◆ **WHAT THE TASK ASKS**
Copy all the material below, exactly as it stands.

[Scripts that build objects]
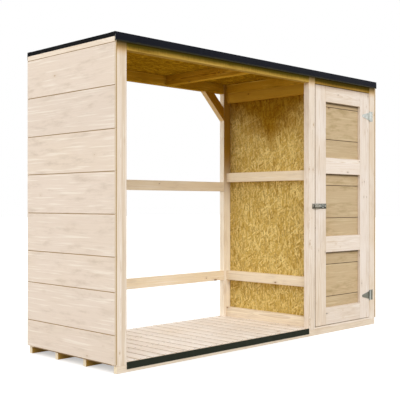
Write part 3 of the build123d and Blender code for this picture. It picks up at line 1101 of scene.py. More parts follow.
class BoardStack:
    """Collects boards into one mesh, and gives each its place in a log of its own."""

    SHARP = math.radians(20)

    def __init__(self, name: str, arris: float = 0.0) -> None:
        """Starts an empty stack.

        Args:
            name: name of the piece that the boards become.
            arris: how far each edge is rounded off.
        """
        self.name = name
        self.arris = arris
        self.chance = seeded(name)
        self.points: Points = []
        self.faces: list[list[int]] = []
        self.carried: dict[str, list] = {"cut": [], "half": [], "tone": [], "seam": []}

    def add(self, solid: Solid, seam: Callable[[Vector], float] = lambda point: 0.0,
            out: Vector | None = None) -> None:
        """Rounds one board off and adds it with its attributes.

        Args:
            solid: the board.
            seam: how far a point lies down in a joint, from 0 to 1; it is also 1 on a face that is
                given painted shade in a gap.
            out: direction that the board's show face looks in, where its back edge matters.
        """
        shape = solid_shape([solid])
        if self.arris:
            ease(shape, self.SHARP, self.arris, segments=2)
        along, across, through = solid.axes()
        if out and through.dot(out) < 0:
            across, through = -across, -through
        axes = (along, across, through)
        turned = [[point.dot(axis) for axis in axes] for point in solid.points]
        sides = [(min(part), max(part)) for part in zip(*turned)]
        half = tuple((high - low) / 2 for low, high in sides)
        tone = self.chance.random()
        flip = self.chance.choice((-1, 1))
        start = len(self.points)
        shape.verts.index_update()
        for vert in shape.verts:
            x, y, z = (vert.co.dot(axis) - (low + high) / 2
                       for axis, (low, high) in zip(axes, sides))
            self.points.append(vert.co.copy())
            row = ((x, y * flip, z if out else z * flip), half, tone, seam(vert.co))
            for carried, value in zip(self.carried.values(), row):
                carried.append(value)
        for face in shape.faces:
            self.faces.append([vert.index + start for vert in face.verts])
        shape.free()

    def mesh(self) -> Mesh:
        """Makes the collected boards one mesh.

        Returns:
            The mesh, with the four attributes.
        """
        mesh = bpy.data.meshes.new(self.name)
        mesh.from_pydata([tuple(p) for p in self.points], [], self.faces)
        for key in ("cut", "half"):
            layer = mesh.attributes.new(key, "FLOAT_VECTOR", "POINT")
            layer.data.foreach_set("vector", [v for row in self.carried[key] for v in row])
        for key in ("tone", "seam"):
            layer = mesh.attributes.new(key, "FLOAT", "POINT")
            layer.data.foreach_set("value", self.carried[key])
        mesh.update()
        return mesh


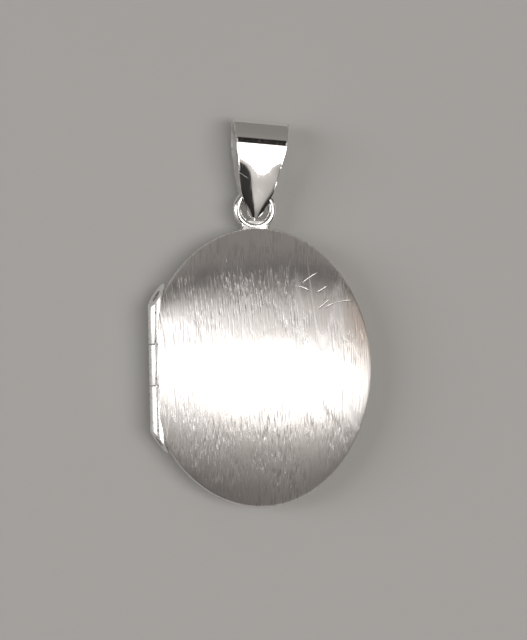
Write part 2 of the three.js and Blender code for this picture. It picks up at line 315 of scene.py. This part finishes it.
def new_material(name):
    """A fresh material, short calls for its nodes, and its shader."""
    material = bpy.data.materials.new(name)
    material.use_nodes = True
    tree = Tree(material.node_tree)
    shader = material.node_tree.nodes["Principled BSDF"]
    return material, tree, shader


def mixed(tree, factor, low, high):
    """A colour between two, by a factor."""
    mix = tree.add("ShaderNodeMix", data_type="RGBA")
    mix.clamp_factor = True
    tree.tree.links.new(factor, mix.inputs[0])
    for slot, value in ((6, low), (7, high)):
        if isinstance(value, bpy.types.NodeSocket):
            tree.tree.links.new(value, mix.inputs[slot])
        else:
            mix.inputs[slot].default_value = value
    return mix.outputs[2]


def slipped(tree, x, y, turn, reach, bow):
    """Places one curved scratch, in millimetres and degrees, and gives its mask."""
    made = tree.add("ShaderNodeGroup", node_tree=slip)
    made.inputs["Spot"].default_value = (x * MM, y * MM, 0)
    made.inputs["Turn"].default_value = (0, 0, math.radians(turn))
    made.inputs["Reach"].default_value = reach
    made.inputs["Bow"].default_value = bow
    return made.outputs[0]


def satin_silver(name, deep, slips, tarnish):
    """Silver brushed along the oval: it spreads a light across the grooves, not along them."""
    material, tree, shader = new_material(name)
    brushed = tree.add("ShaderNodeGroup", node_tree=brushing)
    brushed.inputs["Deep"].default_value = deep
    marks = tree.add("ShaderNodeGroup", node_tree=scratches)
    marks.inputs["Amount"].default_value = 0.6
    marks.inputs["Scale"].default_value = 260.0
    lines = marks.outputs[0]
    for spot in slips:
        lines = tree.math("MAXIMUM", lines, slipped(tree, *spot))
    tone = mixed(tree, tree.ramp(brushed.outputs["Cloud"], 0.3, 0.7), (0.90, 0.868, 0.845, 1),
                 (0.945, 0.925, 0.905, 1))
    tone = mixed(tree, tree.math("MULTIPLY", brushed.outputs["Strokes"], 0.5), tone, (0.66, 0.62, 0.60, 1))
    place = tree.add("ShaderNodeTexCoord").outputs["Object"]
    x, y, reach = tarnish
    near = tree.add("ShaderNodeMapping", {"Vector": place, "Location": (x * MM, y * MM, 0)},
                    vector_type="TEXTURE").outputs[0]
    flat = tree.add("ShaderNodeVectorMath", {0: near, 1: (1.0, 0.55, 0.0)}, operation="MULTIPLY").outputs[0]
    away = tree.add("ShaderNodeVectorMath", {0: flat}, operation="LENGTH").outputs["Value"]
    patch = tree.math("POWER", tree.ramp(away, 0.0, reach * MM, 0.95, 0.0), 1.9)
    patch = tree.math("MULTIPLY", patch, tree.ramp(brushed.outputs["Height"], -0.1, 0.4, 1.0, 0.45))
    tone = mixed(tree, patch, tone, (0.62, 0.46, 0.36, 1))
    tone = mixed(tree, lines, tone, (0.97, 0.96, 0.95, 1))
    height = tree.math("SUBTRACT", brushed.outputs["Height"], tree.math("MULTIPLY", lines, 0.4))
    bump = tree.add("ShaderNodeBump", {"Strength": 1.0, "Distance": 0.05 * MM, "Height": height})
    rough = tree.math("ADD", tree.ramp(brushed.outputs["Height"], 0.0, 0.45, 0.40, 0.32),
                      tree.math("MULTIPLY", brushed.outputs["Strokes"], 0.12))
    rough = tree.math("ADD", rough, tree.math("MULTIPLY", lines, 0.3))
    tangent = tree.add("ShaderNodeTangent", direction_type="UV_MAP", uv_map="brushing")
    links = material.node_tree.links
    links.new(tone, shader.inputs["Base Color"])
    links.new(rough, shader.inputs["Roughness"])
    links.new(bump.outputs[0], shader.inputs["Normal"])
    links.new(tangent.outputs[0], shader.inputs["Tangent"])
    shader.inputs["Metallic"].default_value = 1.0
    shader.inputs["Anisotropic"].default_value = 0.95
    return material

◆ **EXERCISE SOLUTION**
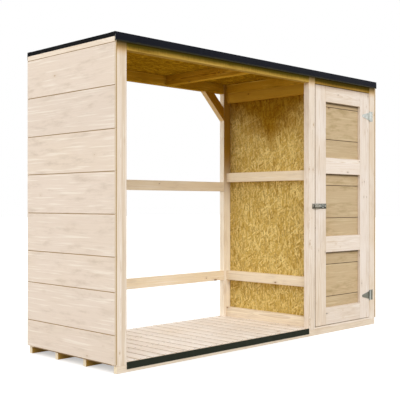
Write part 3 of the build123d and Blender code for this picture. It picks up at line 1101 of scene.py. More parts follow.
class BoardStack:
    """Collects boards into one mesh, and gives each its place in a log of its own."""

    SHARP = math.radians(20)

    def __init__(self, name: str, arris: float = 0.0) -> None:
        """Starts an empty stack.

        Args:
            name: name of the piece that the boards become.
            arris: how far each edge is rounded off.
        """
        self.name = name
        self.arris = arris
        self.chance = seeded(name)
        self.points: Points = []
        self.faces: list[list[int]] = []
        self.carried: dict[str, list] = {"cut": [], "half": [], "tone": [], "seam": []}

    def add(self, solid: Solid, seam: Callable[[Vector], float] = lambda point: 0.0,
            out: Vector | None = None) -> None:
        """Rounds one board off and adds it with its attributes.

        Args:
            solid: the board.
            seam: how far a point lies down in a joint, from 0 to 1; it is also 1 on a face that is
                given painted shade in a gap.
            out: direction that the board's show face looks in, where its back edge matters.
        """
        shape = solid_shape([solid])
        if self.arris:
            ease(shape, self.SHARP, self.arris, segments=2)
        along, across, through = solid.axes()
        if out and through.dot(out) < 0:
            across, through = -across, -through
        axes = (along, across, through)
        turned = [[point.dot(axis) for axis in axes] for point in solid.points]
        sides = [(min(part), max(part)) for part in zip(*turned)]
        half = tuple((high - low) / 2 for low, high in sides)
        tone = self.chance.random()
        flip = self.chance.choice((-1, 1))
        start = len(self.points)
        shape.verts.index_update()
        for vert in shape.verts:
            x, y, z = (vert.co.dot(axis) - (low + high) / 2
                       for axis, (low, high) in zip(axes, sides))
            self.points.append(vert.co.copy())
            row = ((x, y * flip, z if out else z * flip), half, tone, seam(vert.co))
            for carried, value in zip(self.carried.values(), row):
                carried.append(value)
        for face in shape.faces:
            self.faces.append([vert.index + start for vert in face.verts])
        shape.free()

    def mesh(self) -> Mesh:
        """Makes the collected boards one mesh.

        Returns:
            The mesh, with the four attributes.
        """
        mesh = bpy.data.meshes.new(self.name)
        mesh.from_pydata([tuple(p) for p in self.points], [], self.faces)
        for key in ("cut", "half"):
            layer = mesh.attributes.new(key, "FLOAT_VECTOR", "POINT")
            layer.data.foreach_set("vector", [v for row in self.carried[key] for v in row])
        for key in ("tone", "seam"):
            layer = mesh.attributes.new(key, "FLOAT", "POINT")
            layer.data.foreach_set("value", self.carried[key])
        mesh.update()
        return mesh


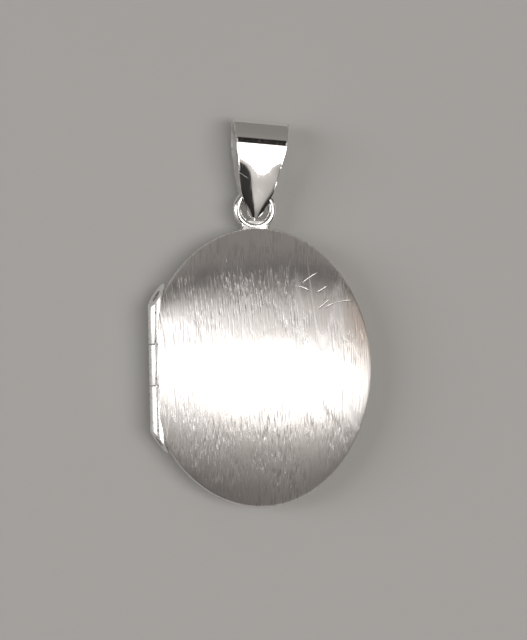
Write part 2 of the three.js and Blender code for this picture. It picks up at line 315 of scene.py. This part finishes it.
def new_material(name):
    """A fresh material, short calls for its nodes, and its shader."""
    material = bpy.data.materials.new(name)
    material.use_nodes = True
    tree = Tree(material.node_tree)
    shader = material.node_tree.nodes["Principled BSDF"]
    return material, tree, shader


def mixed(tree, factor, low, high):
    """A colour between two, by a factor."""
    mix = tree.add("ShaderNodeMix", data_type="RGBA")
    mix.clamp_factor = True
    tree.tree.links.new(factor, mix.inputs[0])
    for slot, value in ((6, low), (7, high)):
        if isinstance(value, bpy.types.NodeSocket):
            tree.tree.links.new(value, mix.inputs[slot])
        else:
            mix.inputs[slot].default_value = value
    return mix.outputs[2]


def slipped(tree, x, y, turn, reach, bow):
    """Places one curved scratch, in millimetres and degrees, and gives its mask."""
    made = tree.add("ShaderNodeGroup", node_tree=slip)
    made.inputs["Spot"].default_value = (x * MM, y * MM, 0)
    made.inputs["Turn"].default_value = (0, 0, math.radians(turn))
    made.inputs["Reach"].default_value = reach
    made.inputs["Bow"].default_value = bow
    return made.outputs[0]


def satin_silver(name, deep, slips, tarnish):
    """Silver brushed along the oval: it spreads a light across the grooves, not along them."""
    material, tree, shader = new_material(name)
    brushed = tree.add("ShaderNodeGroup", node_tree=brushing)
    brushed.inputs["Deep"].default_value = deep
    marks = tree.add("ShaderNodeGroup", node_tree=scratches)
    marks.inputs["Amount"].default_value = 0.6
    marks.inputs["Scale"].default_value = 260.0
    lines = marks.outputs[0]
    for spot in slips:
        lines = tree.math("MAXIMUM", lines, slipped(tree, *spot))
    tone = mixed(tree, tree.ramp(brushed.outputs["Cloud"], 0.3, 0.7), (0.90, 0.868, 0.845, 1),
                 (0.945, 0.925, 0.905, 1))
    tone = mixed(tree, tree.math("MULTIPLY", brushed.outputs["Strokes"], 0.5), tone, (0.66, 0.62, 0.60, 1))
    place = tree.add("ShaderNodeTexCoord").outputs["Object"]
    x, y, reach = tarnish
    near = tree.add("ShaderNodeMapping", {"Vector": place, "Location": (x * MM, y * MM, 0)},
                    vector_type="TEXTURE").outputs[0]
    flat = tree.add("ShaderNodeVectorMath", {0: near, 1: (1.0, 0.55, 0.0)}, operation="MULTIPLY").outputs[0]
    away = tree.add("ShaderNodeVectorMath", {0: flat}, operation="LENGTH").outputs["Value"]
    patch = tree.math("POWER", tree.ramp(away, 0.0, reach * MM, 0.95, 0.0), 1.9)
    patch = tree.math("MULTIPLY", patch, tree.ramp(brushed.outputs["Height"], -0.1, 0.4, 1.0, 0.45))
    tone = mixed(tree, patch, tone, (0.62, 0.46, 0.36, 1))
    tone = mixed(tree, lines, tone, (0.97, 0.96, 0.95, 1))
    height = tree.math("SUBTRACT", brushed.outputs["Height"], tree.math("MULTIPLY", lines, 0.4))
    bump = tree.add("ShaderNodeBump", {"Strength": 1.0, "Distance": 0.05 * MM, "Height": height})
    rough = tree.math("ADD", tree.ramp(brushed.outputs["Height"], 0.0, 0.45, 0.40, 0.32),
                      tree.math("MULTIPLY", brushed.outputs["Strokes"], 0.12))
    rough = tree.math("ADD", rough, tree.math("MULTIPLY", lines, 0.3))
    tangent = tree.add("ShaderNodeTangent", direction_type="UV_MAP", uv_map="brushing")
    links = material.node_tree.links
    links.new(tone, shader.inputs["Base Color"])
    links.new(rough, shader.inputs["Roughness"])
    links.new(bump.outputs[0], shader.inputs["Normal"])
    links.new(tangent.outputs[0], shader.inputs["Tangent"])
    shader.inputs["Metallic"].default_value = 1.0
    shader.inputs["Anisotropic"].default_value = 0.95
    return material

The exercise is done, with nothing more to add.